> Task brief:
Set down exactly the lines of the listing below, please, beginning with the first and ending with the line that holds "pale floor, soft".

> A run of records:
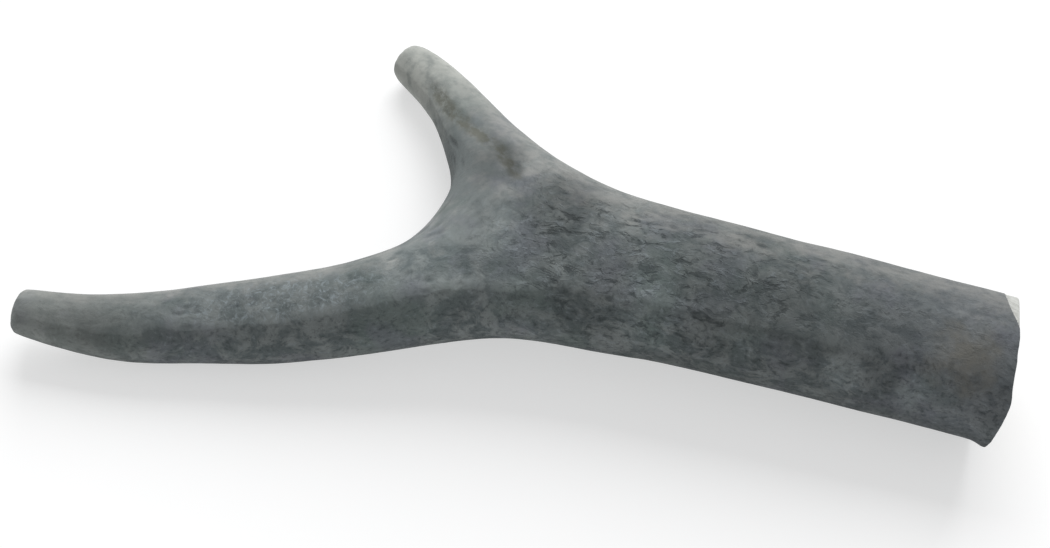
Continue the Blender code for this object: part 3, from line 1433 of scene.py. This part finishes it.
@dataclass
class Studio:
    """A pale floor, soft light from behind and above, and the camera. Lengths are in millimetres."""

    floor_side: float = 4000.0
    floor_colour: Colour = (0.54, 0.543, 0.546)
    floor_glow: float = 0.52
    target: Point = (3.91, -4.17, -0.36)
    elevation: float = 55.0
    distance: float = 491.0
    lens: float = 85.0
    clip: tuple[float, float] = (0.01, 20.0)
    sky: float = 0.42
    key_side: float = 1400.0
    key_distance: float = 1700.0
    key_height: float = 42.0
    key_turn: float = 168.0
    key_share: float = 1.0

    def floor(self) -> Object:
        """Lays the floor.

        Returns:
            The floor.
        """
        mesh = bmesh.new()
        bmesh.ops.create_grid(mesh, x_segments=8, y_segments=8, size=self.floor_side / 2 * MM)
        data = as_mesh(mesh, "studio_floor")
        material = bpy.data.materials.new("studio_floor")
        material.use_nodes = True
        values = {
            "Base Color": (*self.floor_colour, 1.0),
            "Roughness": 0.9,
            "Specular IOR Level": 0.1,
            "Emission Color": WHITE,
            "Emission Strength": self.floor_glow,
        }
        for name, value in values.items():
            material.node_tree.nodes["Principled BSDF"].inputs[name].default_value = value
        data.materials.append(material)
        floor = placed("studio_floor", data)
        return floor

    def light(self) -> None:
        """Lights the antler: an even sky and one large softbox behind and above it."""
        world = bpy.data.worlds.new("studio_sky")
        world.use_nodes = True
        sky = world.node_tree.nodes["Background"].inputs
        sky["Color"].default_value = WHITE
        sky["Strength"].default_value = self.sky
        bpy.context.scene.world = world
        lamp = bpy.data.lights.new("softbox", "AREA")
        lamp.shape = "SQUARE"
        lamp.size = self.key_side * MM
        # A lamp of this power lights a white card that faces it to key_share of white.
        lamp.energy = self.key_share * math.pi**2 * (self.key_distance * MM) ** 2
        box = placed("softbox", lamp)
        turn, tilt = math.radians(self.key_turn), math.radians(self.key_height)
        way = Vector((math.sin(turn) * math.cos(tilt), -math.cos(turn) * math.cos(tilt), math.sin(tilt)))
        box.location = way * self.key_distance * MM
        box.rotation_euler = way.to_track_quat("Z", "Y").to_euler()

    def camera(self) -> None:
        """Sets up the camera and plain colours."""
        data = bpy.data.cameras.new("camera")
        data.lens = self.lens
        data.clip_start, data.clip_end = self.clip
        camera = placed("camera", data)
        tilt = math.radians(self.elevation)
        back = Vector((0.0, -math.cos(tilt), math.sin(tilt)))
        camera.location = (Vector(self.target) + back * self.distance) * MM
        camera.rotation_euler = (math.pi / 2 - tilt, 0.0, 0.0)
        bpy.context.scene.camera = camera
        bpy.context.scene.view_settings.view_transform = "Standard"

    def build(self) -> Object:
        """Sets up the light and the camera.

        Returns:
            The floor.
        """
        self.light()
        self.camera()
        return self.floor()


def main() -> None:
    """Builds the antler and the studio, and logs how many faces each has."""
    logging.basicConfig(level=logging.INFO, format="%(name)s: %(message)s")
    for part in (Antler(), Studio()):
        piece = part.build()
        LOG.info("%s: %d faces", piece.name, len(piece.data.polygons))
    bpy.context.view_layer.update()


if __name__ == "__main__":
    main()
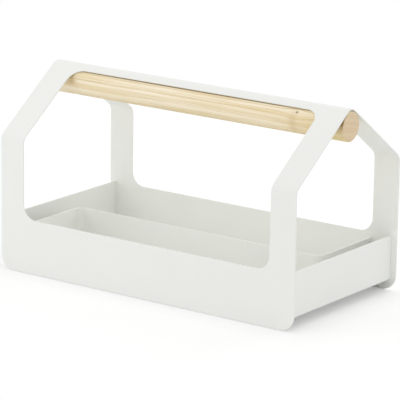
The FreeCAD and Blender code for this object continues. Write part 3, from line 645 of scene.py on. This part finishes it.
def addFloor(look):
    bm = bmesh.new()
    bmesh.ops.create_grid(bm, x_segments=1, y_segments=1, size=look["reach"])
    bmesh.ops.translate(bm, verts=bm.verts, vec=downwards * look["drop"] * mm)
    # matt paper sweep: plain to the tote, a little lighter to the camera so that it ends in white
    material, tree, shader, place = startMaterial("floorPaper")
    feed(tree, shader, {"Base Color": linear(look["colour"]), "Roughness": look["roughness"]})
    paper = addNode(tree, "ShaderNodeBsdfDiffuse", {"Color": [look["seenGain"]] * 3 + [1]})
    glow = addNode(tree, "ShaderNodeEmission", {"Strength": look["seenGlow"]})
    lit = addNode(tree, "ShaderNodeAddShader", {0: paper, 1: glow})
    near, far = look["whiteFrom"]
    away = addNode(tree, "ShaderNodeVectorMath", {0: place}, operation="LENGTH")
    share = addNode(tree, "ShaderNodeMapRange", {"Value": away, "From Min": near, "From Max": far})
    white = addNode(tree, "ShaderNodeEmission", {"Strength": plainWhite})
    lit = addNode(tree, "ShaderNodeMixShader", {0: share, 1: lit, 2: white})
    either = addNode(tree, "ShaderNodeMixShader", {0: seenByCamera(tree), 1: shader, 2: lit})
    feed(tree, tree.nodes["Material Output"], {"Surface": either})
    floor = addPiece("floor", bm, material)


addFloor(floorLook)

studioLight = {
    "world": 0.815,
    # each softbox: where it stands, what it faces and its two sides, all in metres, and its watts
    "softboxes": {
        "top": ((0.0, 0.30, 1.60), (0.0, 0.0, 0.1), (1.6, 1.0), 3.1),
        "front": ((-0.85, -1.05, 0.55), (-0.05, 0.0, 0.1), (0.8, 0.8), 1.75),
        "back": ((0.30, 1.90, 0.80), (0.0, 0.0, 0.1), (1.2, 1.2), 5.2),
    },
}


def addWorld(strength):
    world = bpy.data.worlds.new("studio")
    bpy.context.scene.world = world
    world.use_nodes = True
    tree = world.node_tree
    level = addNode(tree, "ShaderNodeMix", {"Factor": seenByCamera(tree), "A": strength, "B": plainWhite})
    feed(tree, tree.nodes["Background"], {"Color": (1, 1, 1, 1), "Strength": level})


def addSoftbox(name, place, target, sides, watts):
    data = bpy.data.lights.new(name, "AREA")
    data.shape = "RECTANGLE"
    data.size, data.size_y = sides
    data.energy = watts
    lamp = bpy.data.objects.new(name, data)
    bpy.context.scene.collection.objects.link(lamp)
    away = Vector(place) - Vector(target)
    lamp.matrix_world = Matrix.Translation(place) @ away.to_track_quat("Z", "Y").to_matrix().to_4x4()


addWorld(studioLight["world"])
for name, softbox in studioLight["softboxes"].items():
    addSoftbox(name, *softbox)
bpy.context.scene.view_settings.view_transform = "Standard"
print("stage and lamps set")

> Exercise solution:
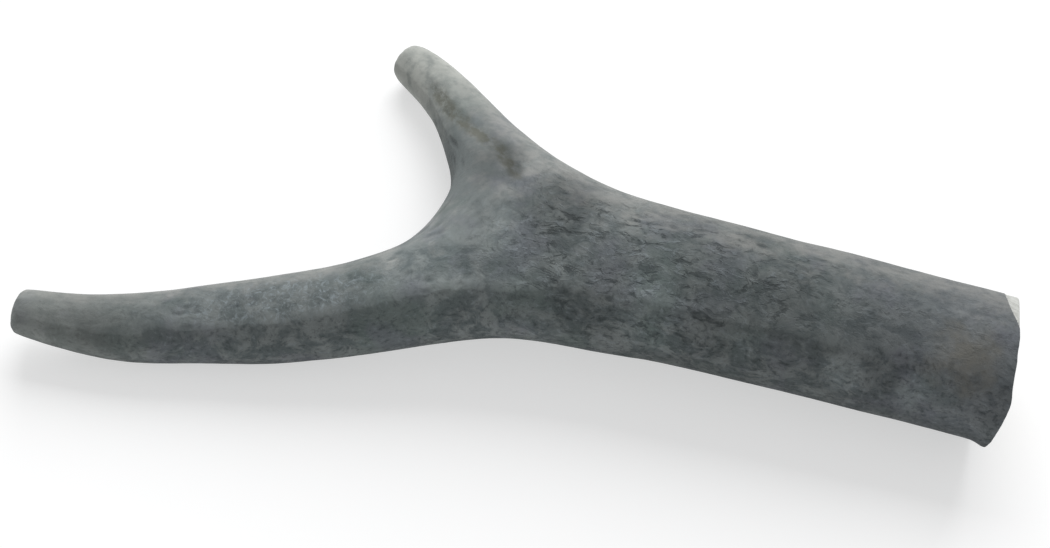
Continue the Blender code for this object: part 3, from line 1433 of scene.py. This part finishes it.
@dataclass
class Studio:
    """A pale floor, soft light from behind and above, and the camera. Lengths are in millimetres."""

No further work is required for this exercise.